Still another example to share is my own experience during the application process at a major university I had planned to attend. In its curriculum, advanced courses were provided on gender bias, equality, and its effect on early writers and poets like Emily Dickenson, which if the reader is truly and deeply acquainted, would more than likely agree with me that she was infinitely more comfortable in her person concerning herself, life’s truths, both earthy and mystical, than any conscious focus on “gender” could further engender from the evidence of animus in her works. Rather, the university’s emphasis on “gender” qualities that define any artist’s work does more to inhibit and hide the artist from the student, as well as the other deeper unconscious contents that consistently erupt from deeply creative thoughts and emotions, both on the philosophical, sacred and profane levels, which is perhaps why we are seeing a decline in good literature and the arts.

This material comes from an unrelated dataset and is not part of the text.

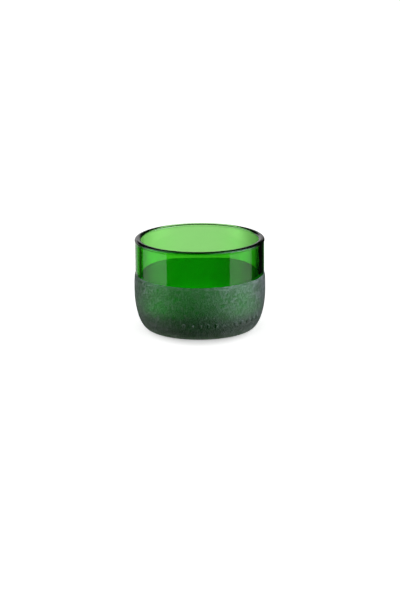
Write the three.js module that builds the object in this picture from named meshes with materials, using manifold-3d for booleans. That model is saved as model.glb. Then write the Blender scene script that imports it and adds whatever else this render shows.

In the end, however, it is women and children who are suffering more than men from the direction we are going in the progressive movement. This is so because the inherent underlying criteria that gave rise to desires of gender equality in the first place, has the opposite effect of reducing women to inferior status by paradoxically inferring that the more the feminine gender strives for equality on the outside, the more inferior she admits herself to be on the inside. Men are not so easily hoodwinked by this show of neutrality by progressives either, which is why we are seeing a greater division and lack of love between the sexes than ever before, leaving us, in the end, bound on a plane of existence where the “sacred” and the “profane” feel like the same and the prospect of hostilities increasing in time.